DATA SHOWN:
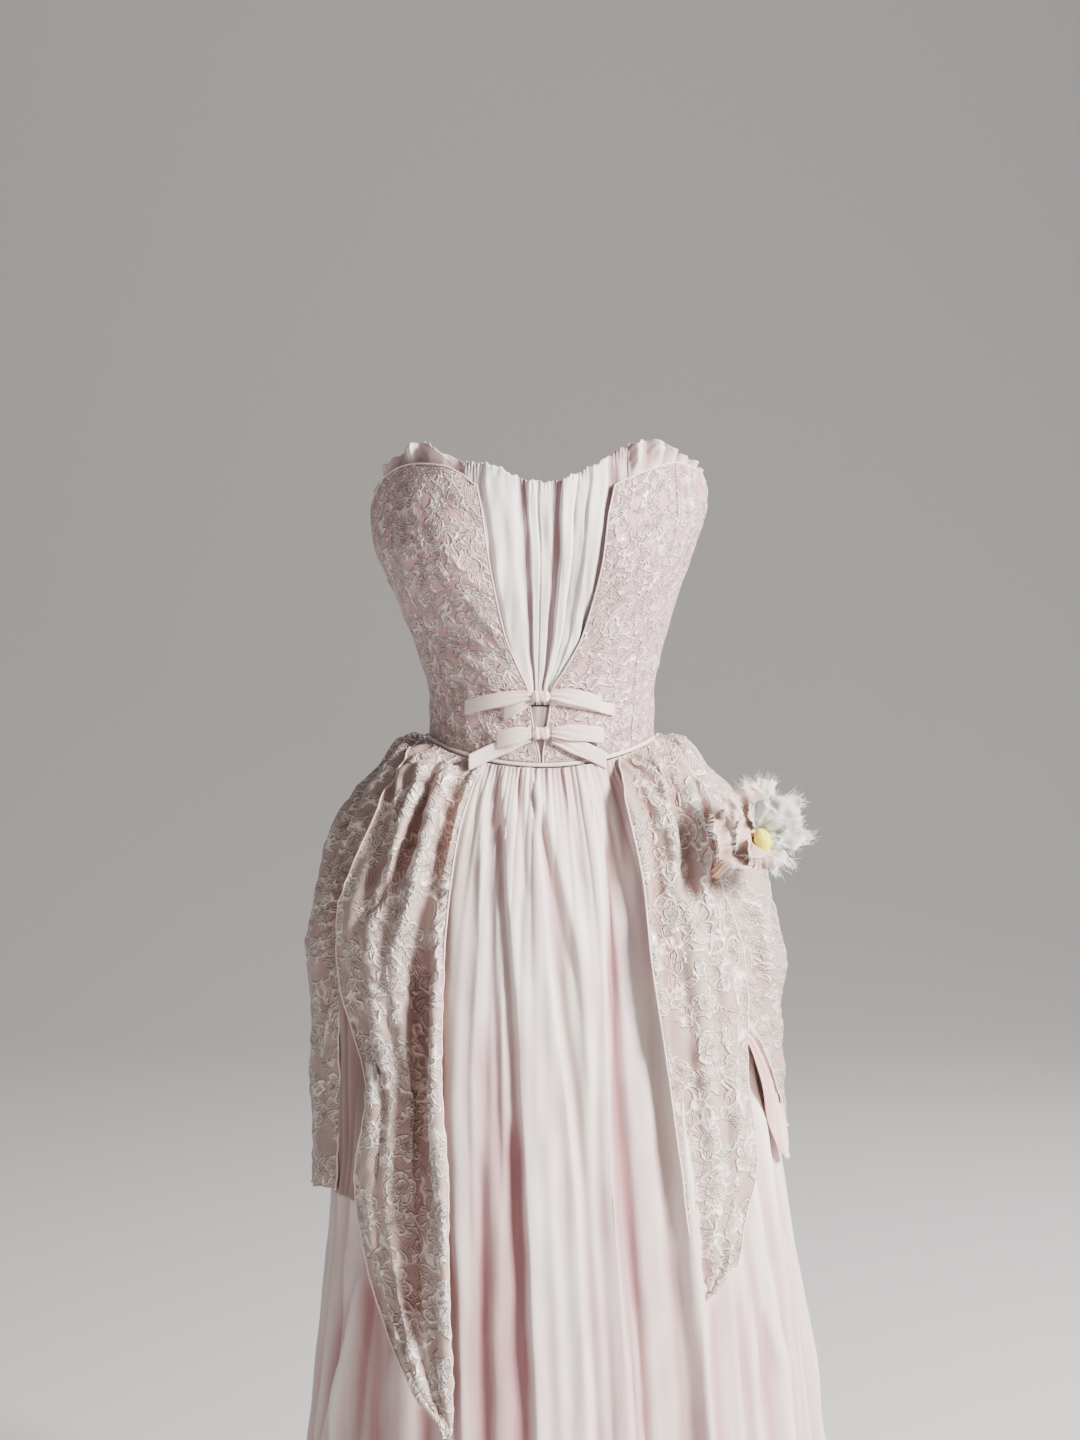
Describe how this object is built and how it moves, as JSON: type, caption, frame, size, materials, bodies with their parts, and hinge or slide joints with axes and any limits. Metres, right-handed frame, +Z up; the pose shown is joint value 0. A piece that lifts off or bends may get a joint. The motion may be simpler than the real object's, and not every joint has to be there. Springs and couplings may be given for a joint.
{
  "type": "evening gown",
  "caption": "Strapless full-length gown: lace bodice with a V over pleated chiffon, bows, petal-shaped lace drapes over a gathered skirt, flower on one hip.",
  "frame": {"origin": "middle of the waist, where the wearer holds the gown up", "axes": "+Z up along the body, -Y towards the front, +X towards the flower's side (the viewer's right)"},
  "size_m": [0.5991, 0.5573, 1.3115],
  "materials": {
    "lace": "pink lace over a matching lining",
    "chiffon": "pale pink chiffon",
    "ribbon": "pale pink satin",
    "satin": "grey-pink satin",
    "lining": "peach chiffon",
    "organza": "frayed white organza",
    "stem": "peach cloth",
    "yellow": "yellow cloth"
  },
  "bodies": {
    "root": {"back_placket": "lace", "bodice_back_left": "lace", "bodice_back_right": "lace", "bodice_front_left": "lace", "bodice_front_right": "lace", "bodice_side_left": "lace", "bodice_side_right": "lace", "bow_lower_end_left": "ribbon", "bow_lower_end_right": "ribbon", "bow_lower_knot": "ribbon", "bow_lower_tail_left": "ribbon", "bow_lower_tail_right": "ribbon", "bow_upper_end_left": "ribbon", "bow_upper_end_right": "ribbon", "bow_upper_knot": "ribbon", "bow_upper_tail_left": "ribbon", "bow_upper_tail_right": "ribbon", "drape_front_left": "lace", "drape_front_right": "lace", "drape_side_left": "lace", "drape_side_right": "lace", "flower_base": "stem", "flower_centre": "yellow", "flower_inner_1": "organza", "flower_inner_2": "organza", "flower_inner_3": "organza", "flower_petal_1": "organza", "flower_petal_2": "organza", "flower_petal_3": "organza", "flower_petal_4": "organza", "flower_petal_5": "organza", "flower_petal_6": "organza", "frill_left": "chiffon", "frill_right": "chiffon", "front_stay": "satin", "lining_front_right": "lining", "lining_side_left": "lining", "lining_side_right": "lining", "skirt_back_left": "chiffon", "skirt_back_right": "chiffon", "skirt_front": "chiffon", "vestee": "chiffon", "waist_piping": "ribbon"}
  },
  "joints": []
}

STATED EXERCISE: The lines above should be duplicated exactly.

FINAL RESULT:
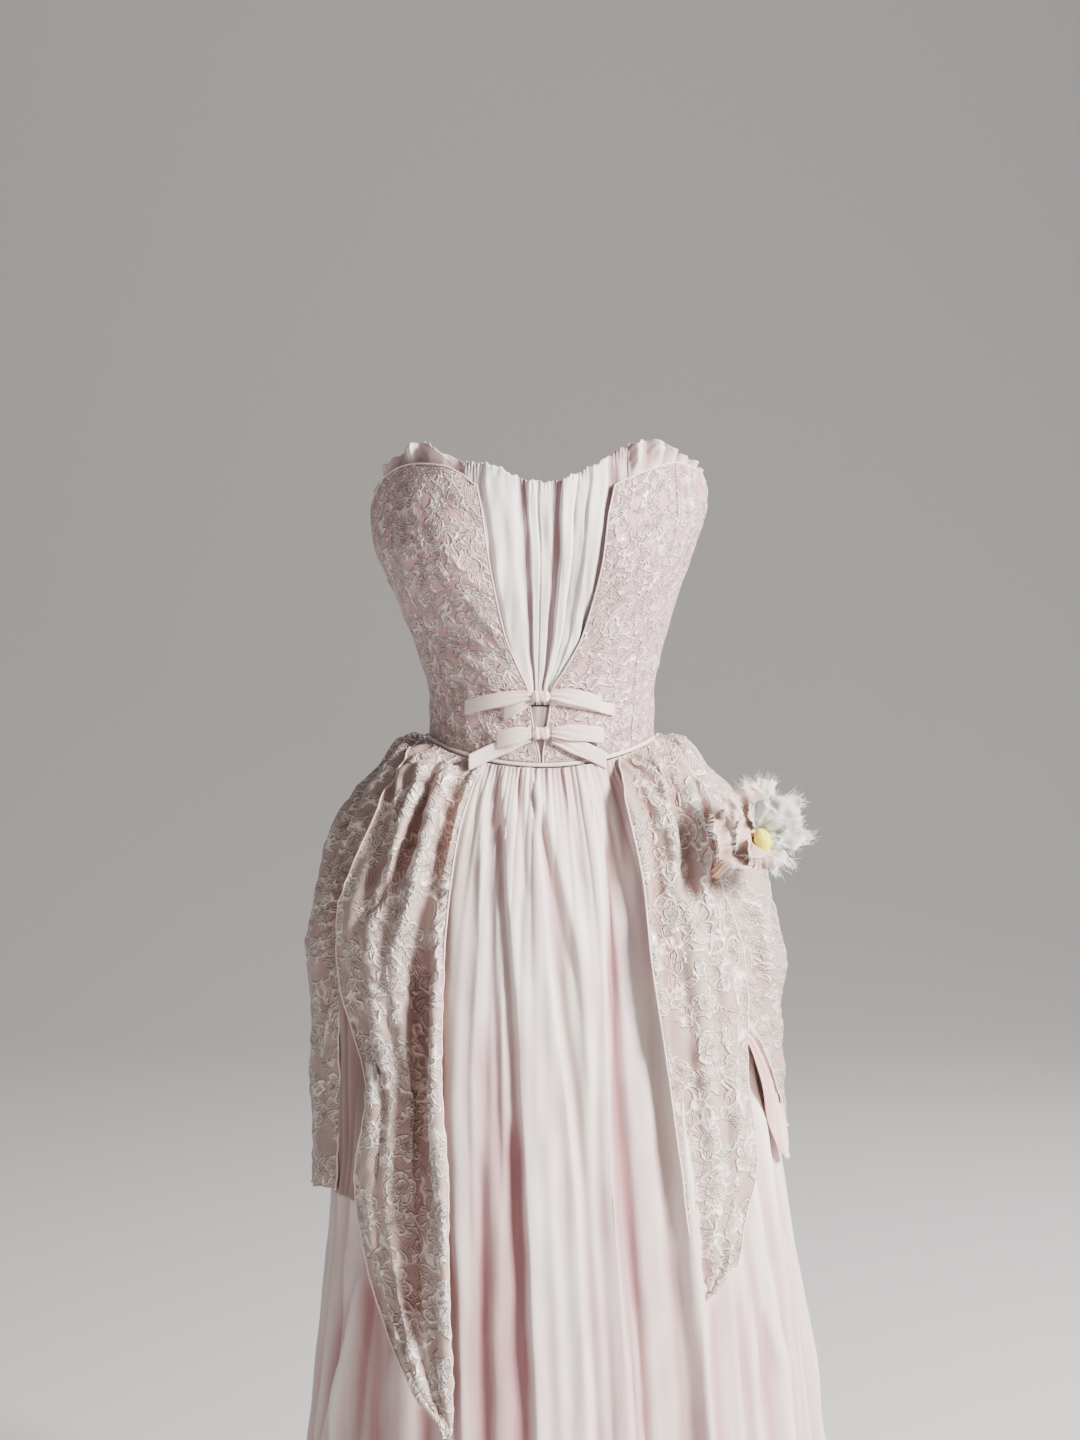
Describe how this object is built and how it moves, as JSON: type, caption, frame, size, materials, bodies with their parts, and hinge or slide joints with axes and any limits. Metres, right-handed frame, +Z up; the pose shown is joint value 0. A piece that lifts off or bends may get a joint. The motion may be simpler than the real object's, and not every joint has to be there. Springs and couplings may be given for a joint.
{
  "type": "evening gown",
  "caption": "Strapless full-length gown: lace bodice with a V over pleated chiffon, bows, petal-shaped lace drapes over a gathered skirt, flower on one hip.",
  "frame": {"origin": "middle of the waist, where the wearer holds the gown up", "axes": "+Z up along the body, -Y towards the front, +X towards the flower's side (the viewer's right)"},
  "size_m": [0.5991, 0.5573, 1.3115],
  "materials": {
    "lace": "pink lace over a matching lining",
    "chiffon": "pale pink chiffon",
    "ribbon": "pale pink satin",
    "satin": "grey-pink satin",
    "lining": "peach chiffon",
    "organza": "frayed white organza",
    "stem": "peach cloth",
    "yellow": "yellow cloth"
  },
  "bodies": {
    "root": {"back_placket": "lace", "bodice_back_left": "lace", "bodice_back_right": "lace", "bodice_front_left": "lace", "bodice_front_right": "lace", "bodice_side_left": "lace", "bodice_side_right": "lace", "bow_lower_end_left": "ribbon", "bow_lower_end_right": "ribbon", "bow_lower_knot": "ribbon", "bow_lower_tail_left": "ribbon", "bow_lower_tail_right": "ribbon", "bow_upper_end_left": "ribbon", "bow_upper_end_right": "ribbon", "bow_upper_knot": "ribbon", "bow_upper_tail_left": "ribbon", "bow_upper_tail_right": "ribbon", "drape_front_left": "lace", "drape_front_right": "lace", "drape_side_left": "lace", "drape_side_right": "lace", "flower_base": "stem", "flower_centre": "yellow", "flower_inner_1": "organza", "flower_inner_2": "organza", "flower_inner_3": "organza", "flower_petal_1": "organza", "flower_petal_2": "organza", "flower_petal_3": "organza", "flower_petal_4": "organza", "flower_petal_5": "organza", "flower_petal_6": "organza", "frill_left": "chiffon", "frill_right": "chiffon", "front_stay": "satin", "lining_front_right": "lining", "lining_side_left": "lining", "lining_side_right": "lining", "skirt_back_left": "chiffon", "skirt_back_right": "chiffon", "skirt_front": "chiffon", "vestee": "chiffon", "waist_piping": "ribbon"}
  },
  "joints": []
}